* [Challenge]
Beginning with the line where "obj.parent = empty" appears, restate the lines word for word through the last one in the listing.

* [Dataset content]
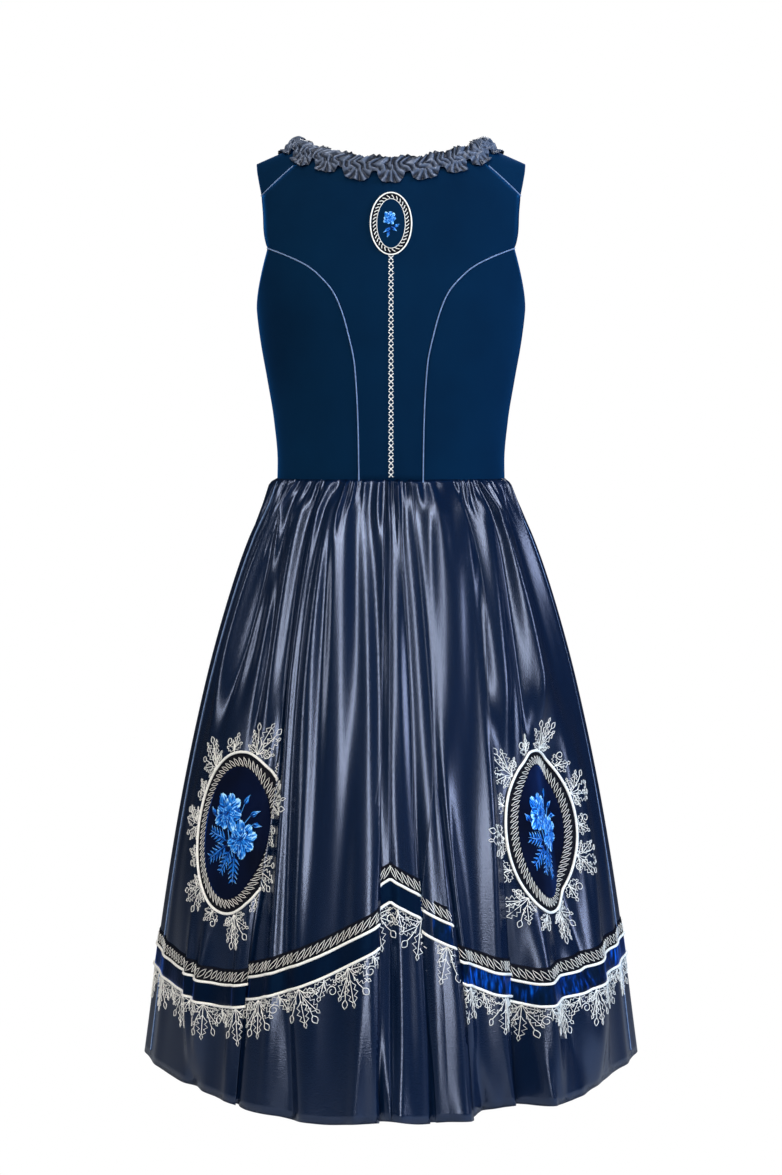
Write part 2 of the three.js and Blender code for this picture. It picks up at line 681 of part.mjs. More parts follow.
// The cloth's own measure along the skirt at the level of the band: mm from the centre back.
const BAND_DROP = 0.79;
function clothMeasure() {
  const fineStep = 0.25;
  const count = Math.round(180 / fineStep);
  const sums = { 1: [0], [-1]: [0] };
  for (const way of [1, -1]) {
    for (let i = 1; i <= count; i += 1) {
      const here = skirtSurface(way * i * fineStep, BAND_DROP);
      const before = skirtSurface(way * (i - 1) * fineStep, BAND_DROP);
      sums[way].push(sums[way][i - 1] + here.distanceTo(before));
    }
  }
  return (thread) => {
    const wrapped = ((thread + 540) % 360) - 180;
    const way = wrapped < 0 ? -1 : 1;
    const at = Math.min(Math.abs(wrapped) / fineStep, count - 1e-6);
    const i = Math.floor(at);
    return lerp(sums[way][i], sums[way][i + 1], at - i);
  };
}
const clothFromCentreBack = clothMeasure();

// The velvet band: level round the skirt, and rising to a peak at the centre back.
const BAND = { foot: 106, width: 25, peak: 122, peakReach: 330, peakCurve: 1.4, sideRise: 14 };
function bandFoot(thread) {
  const cloth = clothFromCentreBack(thread);
  const inPeak = Math.pow(clamp(1 - cloth / BAND.peakReach, 0, 1), BAND.peakCurve);
  return BAND.foot + BAND.peak * inPeak + BAND.sideRise * smooth(cloth, BAND.peakReach, 2 * BAND.peakReach);
}
const bandFootDrop = (thread) => 1 - bandFoot(thread) / SKIRT_DROP;
const bandTopDrop = (thread) => 1 - (bandFoot(thread) + BAND.width) / SKIRT_DROP;

// Rows of the skirt's grid: shares of the way from the waist to the band's top edge, the band's
// two edges, and shares of the way from the band's foot to the hem.
const ROWS_ABOVE_BAND = [0, 0.03, 0.08, 0.18, 0.32, 0.5, 0.68, 0.85];
const ROWS_BELOW_BAND = [0.5, 1];
const BAND_TOP_ROW = ROWS_ABOVE_BAND.length;

function skirtColumn(thread) {
  const drops = [
    ...ROWS_ABOVE_BAND.map((share) => share * bandTopDrop(thread)),
    bandTopDrop(thread),
    bandFootDrop(thread),
    ...ROWS_BELOW_BAND.map((share) => lerp(bandFootDrop(thread), 1, share)),
  ];
  return drops.map((drop, j) => {
    const normal = surfaceNormal(skirtSurface, thread, clamp(drop, 0.001, 0.999), 0.12, 0.001).negate();
    const isEdge = j === 0 || j === drops.length - 1;
    if (isEdge) normal.setZ(0).normalize();
    return { point: skirtSurface(thread, drop), normal };
  });
}

// The grid between two hem angles, as rows from the waist to the hem.
function skirtGrid(fromAngle, toAngle) {
  const within = THREADS.flatMap((angle) => [angle, angle + 360])
    .filter((angle) => angle > fromAngle + 0.01 && angle < toAngle - 0.01)
    .sort((a, b) => a - b);
  const columns = [fromAngle, ...within, toAngle].map((angle) =>
    skirtColumn(angle > 180 ? angle - 360 : angle),
  );
  return columns[0].map((_, j) => columns.map((column) => column[j]));
}

const SKIRT_PANELS = {
  skirt_back_left: [-SIDE_SEAM_ANGLE, CENTRE_BACK_ANGLE],
  skirt_back_right: [CENTRE_BACK_ANGLE, SIDE_SEAM_ANGLE],
  skirt_front: [SIDE_SEAM_ANGLE, 360 - SIDE_SEAM_ANGLE],
};

// ---------------------------------------------------------------- what is laid on the cloth

// The band follows the skirt's own points, all round.
function velvetBand() {
  const columns = THREADS.map((thread) => skirtColumn(thread > 180 ? thread - 360 : thread));
  const rows = [BAND_TOP_ROW, BAND_TOP_ROW + 1].map((j) => columns.map((column) => column[j]));
  return clothWall(rows, LAID_ON_GAP, LAID_ON_GAP + TRIM_WALL, true);
}

// An upright elliptical post along +Y, used to cut an oval out of a layer of cloth.
function ovalPost(halfWidth, halfHeight, depth) {
  const outline = new THREE.Shape();
  outline.absellipse(0, 0, halfWidth, halfHeight, 0, 2 * Math.PI, false, 0);
  const post = new THREE.ExtrudeGeometry(outline, { depth, bevelEnabled: false, curveSegments: 28 });
  return post.rotateX(Math.PI / 2);
}

const SKIRT_OVAL = { halfWidth: 60, halfHeight: 91, angle: 45.5, z: -784, tilt: 9 };
const BODICE_OVAL = { halfWidth: 24, halfHeight: 36, z: -97 };

function skirtOval(way) {
  const threads = THREADS.filter((angle) => angle * way > 20 && angle * way < 74);
  const [from, to] = [threads[0], threads[threads.length - 1]];
  const layer = clothWall(skirtGrid(from, to), LAID_ON_GAP, LAID_ON_GAP + TRIM_WALL);
  const postDepth = 160;
  const post = ovalPost(SKIRT_OVAL.halfWidth, SKIRT_OVAL.halfHeight, postDepth);
  post.rotateY(radians(-way * SKIRT_OVAL.tilt * 0.7));
  post.translate(0, -200, 0);
  post.rotateZ(radians(way * SKIRT_OVAL.angle));
  post.translate(0, 0, SKIRT_OVAL.z);
  return asGeometry(asSolid(layer).intersect(asSolid(post)));
}

function bodiceOval(backGrid) {
  const layer = clothWall(backGrid, LAID_ON_GAP, LAID_ON_GAP + TRIM_WALL);
  const post = ovalPost(BODICE_OVAL.halfWidth, BODICE_OVAL.halfHeight, 90);
  post.translate(0, -50, BODICE_OVAL.z);
  return asGeometry(asSolid(layer).intersect(asSolid(post)));
}

// ---------------------------------------------------------------- the dress

const COLOURS = {
  velvet: { color: 0x0a2a50, roughness: 0.9 },
  satin: { color: 0x2a3048, roughness: 0.4 },
  ruche: { color: 0x444a60, roughness: 0.5 },
  piping: { color: 0x6f8fc0, roughness: 0.5 },
  band: { color: 0x06183c, roughness: 0.7 },
};

const dress = new THREE.Group();

function addPiece(name, geometry, finish) {
  const material = new THREE.MeshStandardMaterial({ ...COLOURS[finish], metalness: 0 });
  const mesh = new THREE.Mesh(geometry, material);
  mesh.name = name;
  dress.add(mesh);
}

const velvetPanel = (grid) => clothWall(grid, -VELVET_WALL, 0);
const backGrid = backPanel();
addPiece("bodice_back", velvetPanel(backGrid), "velvet");

const rightPanels = {
  bodice_back_side: sidePanel(BACK_SEAM, false),
  bodice_front: frontPanel(),
  bodice_front_side: sidePanel(FRONT_SEAM, true),
};
for (const [name, grid] of Object.entries(rightPanels)) {
  addPiece(`${name}_right`, velvetPanel(grid), "velvet");
  addPiece(`${name}_left`, velvetPanel(mirrored(grid)), "velvet");
}

const mirrorLine = (line) => line.map(({ side, over }) => ({ side: -side, over }));
const pipedSeams = {
  piping_back: seamLine(BACK_SEAM, overBack),
  piping_shoulder: shoulderSeamLine(),
  piping_front: seamLine(FRONT_SEAM, overFront),
};
for (const [name, line] of Object.entries(pipedSeams)) {
  addPiece(`${name}_right`, pipingStrip(line), "piping");
  addPiece(`${name}_left`, pipingStrip(mirrorLine(line)), "piping");
}

addPiece("neck_ruche", neckTrim(), "ruche");

for (const [name, [from, to]] of Object.entries(SKIRT_PANELS)) {
  const grid = trimForSeams(skirtGrid(from, to));
  addPiece(name, clothWall(grid, -SATIN_WALL, 0), "satin");
}

addPiece("velvet_band", velvetBand(), "band");
addPiece("oval_left", skirtOval(-1), "band");
addPiece("oval_right", skirtOval(1), "band");
addPiece("oval_bodice", bodiceOval(backGrid), "band");

export default dress;
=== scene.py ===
import math

import bmesh
import bpy
import numpy as np
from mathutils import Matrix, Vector


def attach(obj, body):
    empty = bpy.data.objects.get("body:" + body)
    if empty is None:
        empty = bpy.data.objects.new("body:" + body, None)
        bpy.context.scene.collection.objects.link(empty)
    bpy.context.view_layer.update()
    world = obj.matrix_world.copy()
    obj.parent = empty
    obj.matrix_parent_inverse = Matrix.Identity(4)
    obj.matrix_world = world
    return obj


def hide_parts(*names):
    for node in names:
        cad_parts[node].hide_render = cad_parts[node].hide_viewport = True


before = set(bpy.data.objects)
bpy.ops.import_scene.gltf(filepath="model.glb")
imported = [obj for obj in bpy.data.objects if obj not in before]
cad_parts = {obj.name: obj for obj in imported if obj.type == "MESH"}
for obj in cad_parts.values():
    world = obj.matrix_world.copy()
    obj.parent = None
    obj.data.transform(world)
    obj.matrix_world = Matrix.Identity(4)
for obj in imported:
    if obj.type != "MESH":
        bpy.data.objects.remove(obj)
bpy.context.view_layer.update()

# ------------------------------------------------------------------ camera
# A long lens stands behind the dress at chest height and looks almost level. The frame reaches
# further down than up, so that the hem is in it.
CAMERA_AWAY = 2.506
CAMERA_HEIGHT = -0.3428
CAMERA_TILT = math.radians(1.34)
camera_data = bpy.data.cameras.new("camera")
camera_data.sensor_fit = "VERTICAL"
camera_data.sensor_height = 36
camera_data.lens = 64.12
camera_data.shift_y = -0.0851
camera = bpy.data.objects.new("camera", camera_data)
camera.location = (0, -CAMERA_AWAY, CAMERA_HEIGHT)
camera.rotation_euler = (math.pi / 2 - CAMERA_TILT, 0, 0)
bpy.context.scene.collection.objects.link(camera)
bpy.context.scene.camera = camera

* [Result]
    obj.parent = empty
    obj.matrix_parent_inverse = Matrix.Identity(4)
    obj.matrix_world = world
    return obj


def hide_parts(*names):
    for node in names:
        cad_parts[node].hide_render = cad_parts[node].hide_viewport = True


before = set(bpy.data.objects)
bpy.ops.import_scene.gltf(filepath="model.glb")
imported = [obj for obj in bpy.data.objects if obj not in before]
cad_parts = {obj.name: obj for obj in imported if obj.type == "MESH"}
for obj in cad_parts.values():
    world = obj.matrix_world.copy()
    obj.parent = None
    obj.data.transform(world)
    obj.matrix_world = Matrix.Identity(4)
for obj in imported:
    if obj.type != "MESH":
        bpy.data.objects.remove(obj)
bpy.context.view_layer.update()

# ------------------------------------------------------------------ camera
# A long lens stands behind the dress at chest height and looks almost level. The frame reaches
# further down than up, so that the hem is in it.
CAMERA_AWAY = 2.506
CAMERA_HEIGHT = -0.3428
CAMERA_TILT = math.radians(1.34)
camera_data = bpy.data.cameras.new("camera")
camera_data.sensor_fit = "VERTICAL"
camera_data.sensor_height = 36
camera_data.lens = 64.12
camera_data.shift_y = -0.0851
camera = bpy.data.objects.new("camera", camera_data)
camera.location = (0, -CAMERA_AWAY, CAMERA_HEIGHT)
camera.rotation_euler = (math.pi / 2 - CAMERA_TILT, 0, 0)
bpy.context.scene.collection.objects.link(camera)
bpy.context.scene.camera = camera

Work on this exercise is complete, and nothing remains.